English Estate Winery – In their second year, the oldest winery in Clark County dispenses Hard Apple, Hopped and Raspberry Cider in the tasting room from their two rotating taps. Growler fills are also available. Attending several Portland cider tastings this year, winemaker Jennifer English-Wallenberg became fascinated by the infusing aspect and complexity produced in ciders aged for two years. Not a hop head, she’s pleasantly surprised by how lovely the Hopped Cider is and feels it provides a nice bridge for beer lovers and those who prefer wine.

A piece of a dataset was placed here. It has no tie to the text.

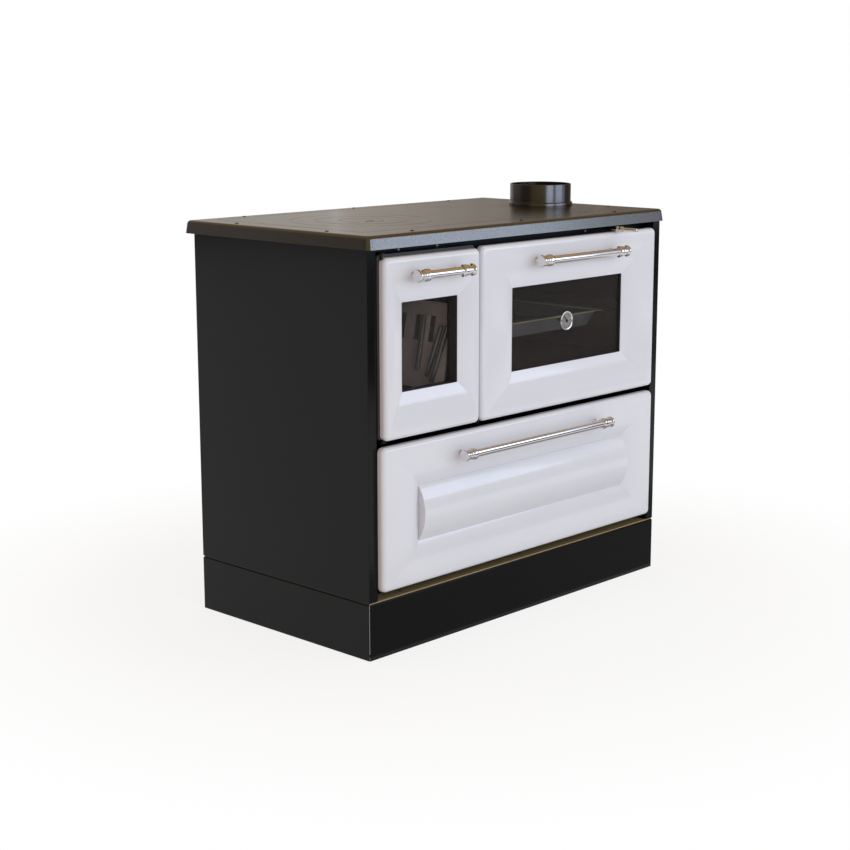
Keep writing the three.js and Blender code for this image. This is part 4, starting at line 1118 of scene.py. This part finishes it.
# %% Cards
def card(name, centre, half_width, half_depth, normal, colour, strength=1.0):
    """A glowing card that only shiny pieces see."""
    obj = stage_plane(name, half_width, half_depth, Vector(centre), normal)
    material, tree, _, output = new_finish(name)
    glow = put(tree, "ShaderNodeEmission", {"Color": linear(colour), "Strength": strength})
    tree.links.new(glow.outputs[0], output.inputs["Surface"])
    obj.data.materials.append(material)
    obj.visible_camera = False
    obj.visible_diffuse = False
    obj.visible_shadow = False
    obj.visible_transmission = False


def wall(name, start, end, low, high, colour, strength=1.0, away=4.2):
    """A card between two bearings, in degrees from straight before the fronts towards the right."""
    bearing = math.radians((start + end) / 2)
    outwards = Vector((math.sin(bearing), -math.cos(bearing), 0))
    centre = outwards * away + Vector((0, -0.25, (low + high) / 2))
    half_width = away * math.tan(math.radians((end - start) / 2))
    card(name, centre, half_width, (high - low) / 2, -outwards, colour, strength)


room_height = 3.3
wall("window_left", -20, 12, 0.62, 1.47, "#c8d6ee", 4.0, away=1.6)
wall("window_right", 21, 54, 0.68, 1.47, "#c3d3f0", 3.8, away=1.6)
wall("window_edge", 54, 68, 0.7, 1.47, "#c0cbe0", 1.5, away=1.7)
wall("dark_low_wall", -27, 58, 0.0, 0.9, "#2e2924")
wall("tan_front_wall", -27, 58, 0.9, room_height, "#a38962")
wall("right_wall", 58, 100, 0.0, room_height, "#695f56")
wall("right_back_wall", 100, 126, 0.0, room_height, "#8a7f72")
wall("back_wall", 142, 180, 0.0, room_height, "#cfcac2")
strips, first_bearing, strip_width = 8, 126, 2
for step in range(strips):   # the back wall grows lighter towards the left
    level = 135 + 8.6 * step
    shade = "#%02x%02x%02x" % (round(level + 8), round(level), round(level - 8))
    start = first_bearing + strip_width * step
    wall(f"back_wall_{step}", start, start + strip_width, 0.0, room_height, shade)
wall("left_back_wall", 180, 225, 0.45, room_height, "#908989")
wall("left_wall", -135, -88, 0.45, room_height, "#6c655a")
wall("left_front_wall", -88, -27, 0.0, room_height, "#a69a78")
card("tan_ceiling", (0, -0.25, room_height), 4.6, 4.6, (0, 0, -1), "#b3966b")
card("shaded_floor", (0.2, -0.47, 0.002), 1.0, 0.22, (0, 0, 1), "#8f8d8c")
card("dark_rug", (2.6, -2.95, 0.002), 1.0, 0.95, (0, 0, 1), "#2e2924")
print("the room is", room_height, "m high")


# %% [markdown]
# ## Finish
# The colours are judged as written, so the view transform is Standard.

# %% Set the view transform
scene.view_settings.view_transform = "Standard"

Pomeroy Cellars – Winemaker, Dan Brink, opened in 2014 with a hard cider on the wine list. Popular with the dry white wine drinkers, Pomeroy’s Hard Cider is not sweet or carbonated. Brink feels its recognition stems from a broad appeal with both wine and beer fans. His experience with English, French and Canadian ciders influenced his direction to provide a very traditional, winedriven style similar in many ways to an unoaked chardonnay.

Rusty Grape Vineyard – For three years this popular winery has been making cider under the label, Rusty Hop Brewing Company. Hard Apple Cider is a perennial offering with rotating seasonal including Black Cider, Pear Cider, Boysenberry Cider and Blackjack Cider. Rusty Grape finds this addition complements their food-friendly line of wines and draft beers and gives drinkers yet one more locally-crafted option to enjoy.

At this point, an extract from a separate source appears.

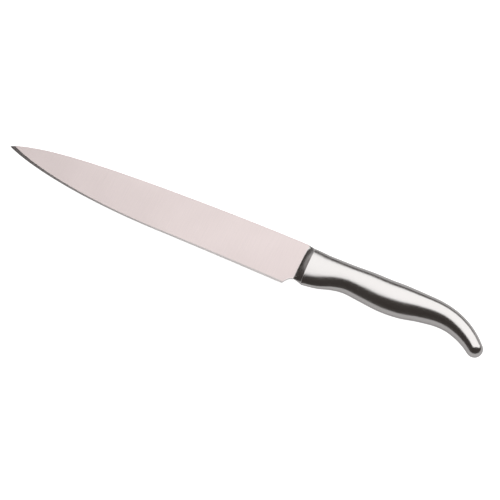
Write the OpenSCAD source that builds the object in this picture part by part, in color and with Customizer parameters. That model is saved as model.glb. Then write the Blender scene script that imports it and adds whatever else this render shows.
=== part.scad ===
// Carving knife with a hollow steel handle, lying on its right side.
// The tip points to -X, the butt to +X and the cutting edge to -Y.
// Millimetres.

/* [Blade] */
// Length of the blade, from the tip to the front of the bolster
blade_length = 200; // [185:1:215]
// Depth of the heel corner below the reference line of the spine
heel_depth = 29.4; // [28:0.1:31]
// Thickness of the blade at the spine, at the bolster
spine_thickness = 2.4; // [2.2:0.1:2.6]
// Thickness of the blade just above the heel corner
edge_thickness = 0.68; // [0.6:0.02:0.8]
// Angle of the edge bevel on each side
bevel_angle = 15; // [12:1:20]

/* [Handle] */
// Wall thickness of the hollow handle
handle_wall = 1.2; // [1.0:0.1:1.4]
// Width of the welded seams between the two handle halves
seam_width = 0.8; // [0.6:0.1:1.0]
// Half of the handle's greatest thickness
grip_half = 7.8; // [7.4:0.1:8.2]

/* [Bolster] */
// Length of the flared front of the bolster
flare_length = 5; // [4:0.5:6]
// Thickness of the bolster where it meets the blade
front_thickness = 2.7; // [2.7:0.1:3.2]

/* [Hidden] */
steel = [0.80, 0.78, 0.77];
weld_grey = [0.72, 0.71, 0.70];
sand = [0.76, 0.68, 0.52];

// ---- curves ----
function bez(p, t) = p[0]*pow(1-t, 3) + 3*p[1]*t*pow(1-t, 2)
                   + 3*p[2]*t*t*(1-t) + p[3]*pow(t, 3);
function cr(a, b, c, d, t) = 0.5*(2*b + (c-a)*t + (2*a-5*b+4*c-d)*t*t
                           + (3*b-a-3*c+d)*t*t*t);
function unit(v) = v / norm(v);

// ---- blade outline, tip to bolster ----
L = blade_length;
kd = heel_depth / 29.4;
heel = [-5.2, -heel_depth];
tip = [-L, -10];
spine_1 = [tip, [-0.91*L, -2], [-0.725*L, 0], [-0.5*L, 1]];
spine_2 = [[-0.5*L, 1], [-0.35*L, 1.6], [-0.15*L, 1.6], [0, 0.6]];
edge_1 = [tip, [-0.925*L, -17*kd], [-0.725*L, -26*kd], [-0.45*L, -27*kd]];
edge_2 = [[-0.45*L, -27*kd], [-0.3*L, -27.6*kd], [-0.175*L, -28.4*kd], heel];
choil = [[0, -24], [-2, -24.3], [-3.8, -25.8], heel];
spine_pts = concat([for (i = [0:15]) bez(spine_1, i/16)],
                   [for (i = [0:12]) bez(spine_2, i/12)]);
edge_pts = concat([for (i = [0:19]) bez(edge_1, i/20)],
                  [for (i = [0:12]) bez(edge_2, i/12)]);
choil_pts = [for (i = [0:7]) bez(choil, i/8)];
outline = concat(spine_pts, choil_pts,
                 [for (i = [len(edge_pts)-1:-1:1]) edge_pts[i]]);

// The two flats are planes: the half thickness falls from spine to edge and
// from bolster to tip.
taper_y = (spine_thickness - edge_thickness) / 2 / 30.4;
taper_x = 0.0015;
half_0 = spine_thickness/2 - taper_y;

// ---- handle: centre x, centre y, half height, half thickness ----
kb = grip_half / 7.8;
stations = [
  [flare_length, -12.8, 12.8, 5.3], [13, -12.5, 11.9, 5.8*kb],
  [22, -11.3, 10.3, 6.4*kb], [31, -10.8, 9.5, 7.0*kb],
  [43, -11.3, 10.3, 7.5*kb], [55, -12.1, 10.8, 7.8*kb],
  [66, -11.8, 10.6, 7.8*kb], [77, -10.9, 9.2, 7.5*kb],
  [88, -10.6, 8.0, 7.1*kb], [97, -12.0, 7.1, 6.6*kb],
  [105, -15.2, 6.4, 6.1*kb], [111.5, -19.3, 5.7, 5.6*kb],
  [116.3, -23.4, 5.1, 5.2*kb]];
LAST = len(stations) - 1;
cap_r = 5.2;        // depth of the rounded butt
cap_end = 0.743;    // where the shells stop and the plug starts
u_joint = 1.3;      // bolster meets the weld ring
u_shell = 1.38;     // weld ring meets the shells
u_spigot = 2.3;     // end of the spigot inside the shells
u_fill = 2.4;       // start of the ballast

function st(i) = i < 0 ? 2*stations[0] - stations[1]
               : i > LAST ? 2*stations[LAST] - stations[LAST-1] : stations[i];
function S(u) = let (i = min(floor(u), LAST-1), t = u - i)
  cr(st(i-1), st(i), st(i+1), st(i+2), t);
function along(u) = let (d = S(min(u+0.01, LAST)) - S(max(u-0.01, 0)))
  unit([d[0], d[1]]);
// Point of the handle at station s and angle f (0 spine, 90 left, 180 belly),
// set in by d from the outside. Past the last station it is the rounded butt.
function sec(s, f, d) =
  let (u = min(s, LAST), v = max(s - LAST, 0), q = S(u), T = along(u),
       k = cos(90*v), r = (cap_r - d)*sin(90*v), h = (q[2] - d)*k*cos(f))
  [q[0] + T[0]*r - T[1]*h, q[1] + T[1]*r + T[0]*h, (q[3] - d)*k*sin(f)];
function ring(s, d, m) = [for (j = [0:m-1]) sec(s, 360*j/m, d)];
function seam(s, d) = let (u = min(s, LAST), v = max(s - LAST, 0))
  asin(seam_width/2 / ((S(u)[3] - d)*cos(90*v)));
function half_row(s, d) = let (g = seam(s, d))
  [for (j = [0:12]) sec(s, g + (180 - 2*g)*j/12, d)];
shell_rows = concat([for (i = [0:28]) u_shell + (LAST - u_shell)*i/28],
                    [for (i = [1:4]) LAST + cap_end*i/4]);

// ---- resting place: grip and the flat near the tip both touch the ground ----
lay_pitch = atan((7.67*kb - 0.65) / (L - 3 + 48));
function laid(p) = [p[0]*cos(lay_pitch) - p[2]*sin(lay_pitch), p[1],
                    p[0]*sin(lay_pitch) + p[2]*cos(lay_pitch)];
all_pts = [for (p = outline) laid([p[0], p[1], 0]),
           for (p = spine_pts) laid([p[0], p[1],
             -min(half_0 + taper_x*p[0] + taper_y*p[1],
                  0.04 + 0.27*(p[0] + L))]),
           for (s = concat(shell_rows, [LAST + 0.87, LAST + 1]))
             for (p = ring(s, 0, 24)) laid(p)];
off_x = -(min([for (p = all_pts) p[0]]) + max([for (p = all_pts) p[0]]))/2;
off_y = -(min([for (p = all_pts) p[1]]) + max([for (p = all_pts) p[1]]))/2;
off_z = -min([for (p = all_pts) p[2]]);
module lay() translate([off_x, off_y, off_z]) rotate([0, -lay_pitch, 0])
  children();

// ---- solids from rows of points ----
module sheet_solid(o, n, closed = false) {
  R = len(o); M = len(o[0]); K = R*M;
  last = closed ? M-1 : M-2;
  function id(s, i, j) = s*K + i*M + (j % M);
  pts = concat([for (r = o) for (p = r) p], [for (r = n) for (p = r) p]);
  faces = concat(
    [for (i = [0:R-2], j = [0:last]) each
      [[id(0,i,j), id(0,i+1,j), id(0,i+1,j+1)],
       [id(0,i,j), id(0,i+1,j+1), id(0,i,j+1)]]],
    [for (i = [0:R-2], j = [0:last]) each
      [[id(1,i,j), id(1,i+1,j+1), id(1,i+1,j)],
       [id(1,i,j), id(1,i,j+1), id(1,i+1,j+1)]]],
    [for (j = [0:last]) each
      [[id(0,0,j), id(0,0,j+1), id(1,0,j+1)],
       [id(0,0,j), id(1,0,j+1), id(1,0,j)]]],
    [for (j = [0:last]) each
      [[id(0,R-1,j), id(1,R-1,j+1), id(0,R-1,j+1)],
       [id(0,R-1,j), id(1,R-1,j), id(1,R-1,j+1)]]],
    closed ? [] : [for (i = [0:R-2]) each
      [[id(0,i,0), id(1,i,0), id(1,i+1,0)],
       [id(0,i,0), id(1,i+1,0), id(0,i+1,0)]]],
    closed ? [] : [for (i = [0:R-2]) each
      [[id(0,i,M-1), id(1,i+1,M-1), id(1,i,M-1)],
       [id(0,i,M-1), id(0,i+1,M-1), id(1,i+1,M-1)]]]);
  polyhedron(pts, faces);
}
module loft(r) {
  R = len(r); M = len(r[0]);
  function id(i, j) = i*M + (j % M);
  polyhedron([for (a = r) for (p = a) p], concat(
    [for (i = [0:R-2], j = [0:M-1]) each
      [[id(i,j), id(i+1,j), id(i+1,j+1)], [id(i,j), id(i+1,j+1), id(i,j+1)]]],
    [[for (j = [0:M-1]) j]],
    [[for (j = [M-1:-1:0]) id(R-1, j)]]));
}

// ---- blade ----
// Removes the metal above one flat of the blade
module flat_cut() translate([0, 0, half_0])
  rotate([atan(taper_y), -atan(taper_x), 0])
    translate([-L-20, -60, 0]) cube([L+60, 90, 10]);
// Removes the metal above one side of the edge bevel
module bevel_cut() {
  E = edge_pts; n = len(E) - 1; g = tan(bevel_angle);
  function dir(i) = unit(E[min(i+1, n)] - E[max(i-1, 0)]);
  path = concat([[E[0] - dir(0), dir(0)]], [for (i = [0:n]) [E[i], dir(i)]],
                [[E[n] + dir(n), dir(n)]]);
  loft([for (q = path) let (m = [-q[1][1], q[1][0]])
    [for (wz = [[3, 0.04 + 3*g], [3, 4], [-1, 4], [-1, 0.04 - g]])
      [q[0][0] + m[0]*wz[0], q[0][1] + m[1]*wz[0], wz[1]]]]);
}
module blade() color(steel) lay() union() {
  difference() {
    translate([0, 0, -3]) linear_extrude(6) polygon(outline);
    flat_cut();
    mirror([0, 0, 1]) flat_cut();
    bevel_cut();
    mirror([0, 0, 1]) bevel_cut();
  }
  translate([-0.5, -13, -0.75]) cube([24, 11, 1.5]);
}

// ---- bolster ----
function sq(v, e) = sign(v)*pow(abs(v), e);
function front_pt(f) = [0, -11.65 + 12.3*sq(cos(f), 0.75),
                        front_thickness/2*sq(sin(f), 0.6)];
function flare_row(t) = let (w = pow(t, 1.3)) [for (j = [0:35])
  let (a = front_pt(10*j), b = sec(0, 10*j, 0))
    [a[0] + (b[0]-a[0])*t, a[1] + (b[1]-a[1])*w, a[2] + (b[2]-a[2])*w]];
module bolster() color(steel) lay() difference() {
  loft(concat([for (i = [0:6]) flare_row(i/6)],
              [for (i = [1:5]) ring(u_joint*i/5, 0, 36)],
              [for (s = [u_joint, u_spigot]) ring(s, handle_wall + 0.1, 36)]));
  translate([-2, -13.05, -0.8]) cube([34, 11.1, 1.6]);
}
module bolster_weld() color(weld_grey) lay()
  sheet_solid([for (s = [u_joint, u_shell]) ring(s, 0, 36)],
              [for (s = [u_joint, u_shell]) ring(s, handle_wall, 36)], true);

// ---- handle ----
module half_shell() sheet_solid([for (s = shell_rows) half_row(s, 0)],
                                [for (s = shell_rows) half_row(s, handle_wall)]);
module handle_shell_left() color(steel) lay() half_shell();
module handle_shell_right() color(steel) lay() mirror([0, 0, 1]) half_shell();
module spine_weld() color(weld_grey) lay() loft([for (s = shell_rows)
  let (o = seam(s, 0), i = seam(s, handle_wall), w = handle_wall)
    [sec(s, 0, 0), sec(s, o, 0), sec(s, i, w),
     sec(s, 0, w), sec(s, -i, w), sec(s, -o, 0)]]);
module belly_weld() color(weld_grey) lay() loft([for (s = shell_rows)
  let (o = seam(s, 0), i = seam(s, handle_wall), w = handle_wall)
    [sec(s, 180, w), sec(s, 180 - i, w), sec(s, 180 - o, 0),
     sec(s, 180, 0), sec(s, 180 + o, 0), sec(s, 180 + i, w)]]);
module sand_ballast() color(sand) lay()
  loft([for (i = [0:20]) ring(u_fill + (LAST + 0.6 - u_fill)*i/20,
                              handle_wall + 0.05, 24)]);
module filler_plug() color(steel) lay()
  loft(concat([ring(LAST + cap_end, handle_wall, 24)],
              [for (i = [0:4]) ring(LAST + cap_end + (0.97 - cap_end)*i/4,
                                    0, 24)]));

blade();
bolster();
bolster_weld();
handle_shell_left();
handle_shell_right();
spine_weld();
belly_weld();
sand_ballast();
filler_plug();
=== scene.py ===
import math
import bpy
import numpy as np
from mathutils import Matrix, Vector

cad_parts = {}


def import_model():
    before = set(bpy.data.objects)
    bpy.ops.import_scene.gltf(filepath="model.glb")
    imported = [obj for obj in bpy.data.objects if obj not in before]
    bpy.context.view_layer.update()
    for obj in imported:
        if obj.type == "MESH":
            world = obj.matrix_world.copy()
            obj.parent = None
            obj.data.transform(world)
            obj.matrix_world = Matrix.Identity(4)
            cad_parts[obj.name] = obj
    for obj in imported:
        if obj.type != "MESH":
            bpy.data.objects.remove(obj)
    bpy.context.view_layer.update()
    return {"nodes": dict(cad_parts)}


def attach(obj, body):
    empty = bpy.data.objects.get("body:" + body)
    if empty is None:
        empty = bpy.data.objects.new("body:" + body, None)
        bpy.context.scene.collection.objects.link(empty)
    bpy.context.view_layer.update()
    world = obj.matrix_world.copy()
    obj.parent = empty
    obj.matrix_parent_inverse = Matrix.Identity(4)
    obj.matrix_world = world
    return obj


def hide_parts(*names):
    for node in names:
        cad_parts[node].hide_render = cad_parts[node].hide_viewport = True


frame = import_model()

# ------------------------------------------------------------------ camera
# Everything is laid out in the knife's own frame K (mm): x to the butt, y to
# the spine, z out of the left side, origin where spine meets bolster. It is
# then laid down on the floor, in metres, just where the CAD lies.
GRIP_HALF, BLADE, SEAM, WALL, CAP_R, CAP_END = 7.8, 200.0, 0.8, 1.2, 5.2, 0.743
PITCH = math.atan((7.67 - 0.65) / (BLADE - 3 + 48))
CP, SP = math.cos(PITCH), math.sin(PITCH)


def laid(p):
    p = np.asarray(p, float)
    return np.stack([p[..., 0]*CP - p[..., 2]*SP, p[..., 1],
                     p[..., 0]*SP + p[..., 2]*CP], -1)


# ------------------------------------------------------------------ handle
ST = np.array([
    [5, -12.8, 12.8, 5.3], [13, -12.5, 11.9, 5.8], [22, -11.3, 10.3, 6.4],
    [31, -10.8, 9.5, 7.0], [43, -11.3, 10.3, 7.5], [55, -12.1, 10.8, 7.8],
    [66, -11.8, 10.6, 7.8], [77, -10.9, 9.2, 7.5], [88, -10.6, 8.0, 7.1],
    [97, -12.0, 7.1, 6.6], [105, -15.2, 6.4, 6.1], [111.5, -19.3, 5.7, 5.6],
    [116.3, -23.4, 5.1, 5.2]])
LAST = len(ST) - 1
U_JOINT, U_SHELL, U_SPIGOT = 1.3, 1.38, 2.3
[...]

Gougér Cellars Winery – Newer on the scene, Gougér has been making cider for about a year now to test the market and gauge area interest, according to owner, Gary Gougér. His one cider is a blend of apples and can be purchased on tap only. The slightly off-dry, very apple forward flavor profile is on point to pair with his inspired food menu that draws from his many years of culinary experience.